Padahal bila kita melihat model agenda setting yang sesungguhnya, agenda media pun harus memperhitungkan agenda masyarakat, agenda kaum cerdik cendekiawan, pemuka masyarakat, dan pembuat kebijakan. Bahkan kondisi psikilogis dan sosiologis yang melingkupi keterkaitan dengan proses interaksi antarkomponen itu.

Agenda masyarakat yang selama ini menghendaki kelahiran pemimpin masa depan yang jujur, mau bekerja keras dan tanpa pamrih, dan dekat dengan rakyat seperti mereka tujukan pada sosok Jokowi, mestinya perlu diperhitungkan. Bila mereka tidak menyadari dan nekat melawannya, termasuk pada teguran KPI, Bawaslu, dan PPPI, niscaya rakyat/pemirsa akan meninggalkannya.

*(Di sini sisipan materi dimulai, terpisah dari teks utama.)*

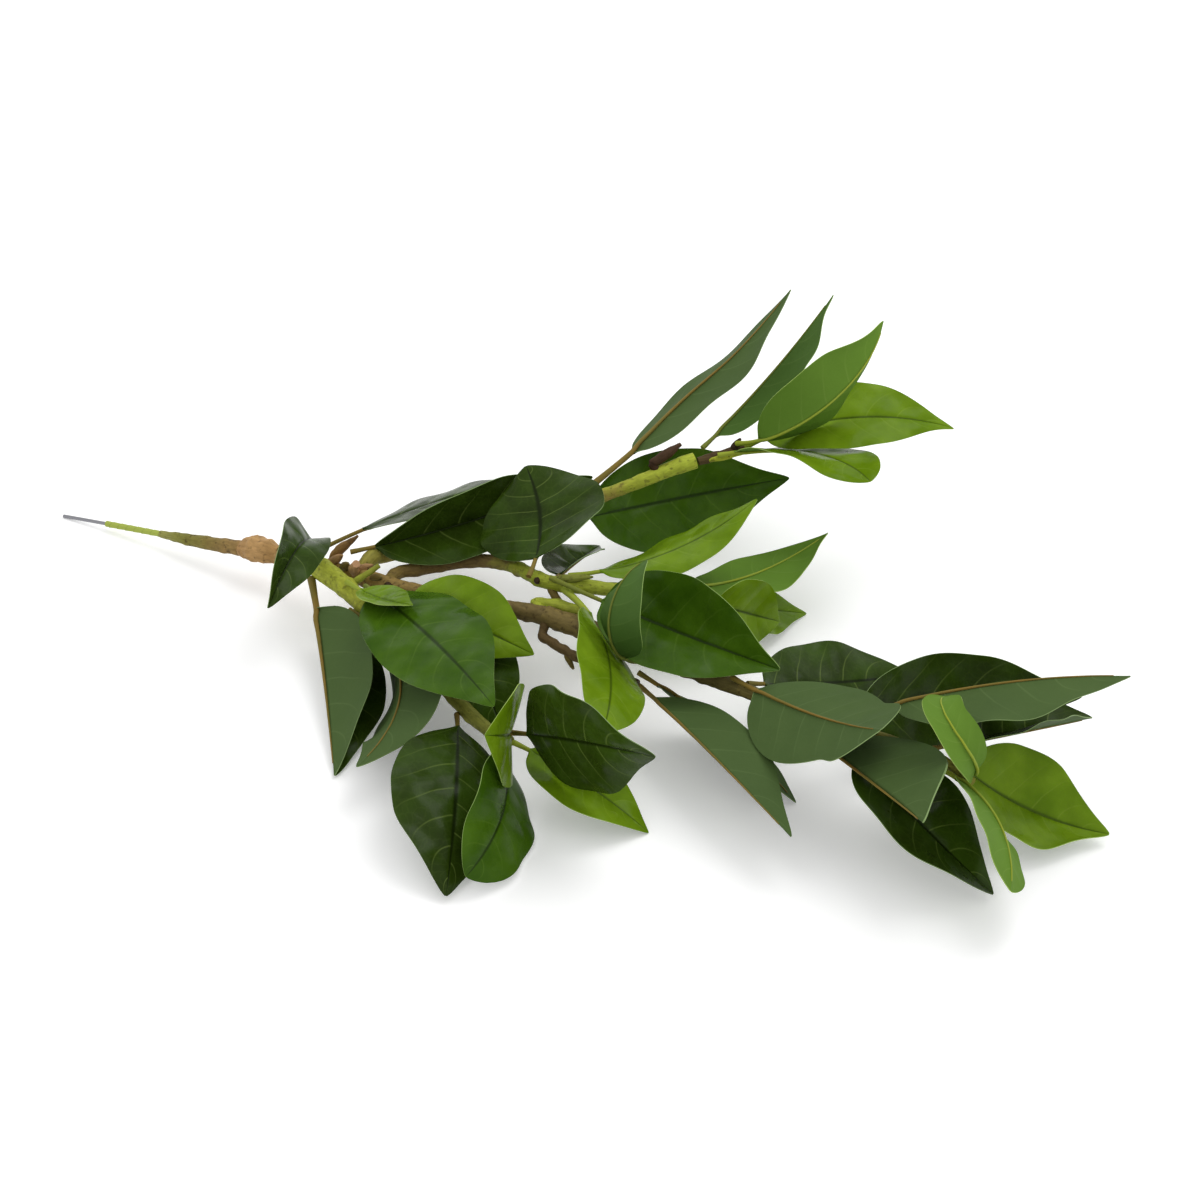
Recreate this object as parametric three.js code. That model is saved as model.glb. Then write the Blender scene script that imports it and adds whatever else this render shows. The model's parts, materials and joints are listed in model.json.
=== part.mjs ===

Terlebih saat ini banyak media massa lain yang menjadi pilihan sehingga tetap saja publik ingin melihat sosok Jokowi melalui berbagai media tersebut. Di sisi lain, masyarakat (dalam bahasa iklan: consumers insight) yang mendambakan calon pemimpin masa depan yang tampaknya lekat pada sosok Jokowi merasa bahwa jagonya dianiaya dan dizalimi.

Akibatnya, publik menggunakan media lain, termasuk kembali mengaktifkan Jasmev, sebuah komunitas media sosial yang mendukung Jokowi, melalui penyampaian pesan-pesan yang berisi prestasi Jokowi. Semua itu ditujukan untuk melawan kampanye hitam dari lawan-lawan politik Jokowi.

Dukungan terhadap Jokowi pun makin meluas, semisal dari organisasi buruh di berbagai daerah, komunitas Kebangkitan Indonesia Baru (KIB) di berbagai wilayah, yang tentu akan makin meluas bila para pengelola media, terutama televisi swasta nasional, tidak mengubah sikap.

Survei AGB Nelson pun kerap menunjukkan turunnya rating tayangan televisi pada saat sang pemilik terlalu banyak tampil. Intinya, masyarakat saat ini makin cerdas, sehingga sulit dininabobokkan oleh tayangantayangan berbau pembodohan.

Seharusnya para elite politik sadar bahwa pemilu, termasuk pilpres, bukanlah tujuan akhir. Tujuan akhirnya adalah keterpilihan wakil rakyat, disusul keterpilihan presiden dan wakil presiden, yang mampu menyejahterakan rakyat. Untuk itu, semua pihak perlu menempuh cara elegan, tanpa manipulasi, tidak paranoid secara berlebihan, dan tidak sehat seperti terjadi saat ini.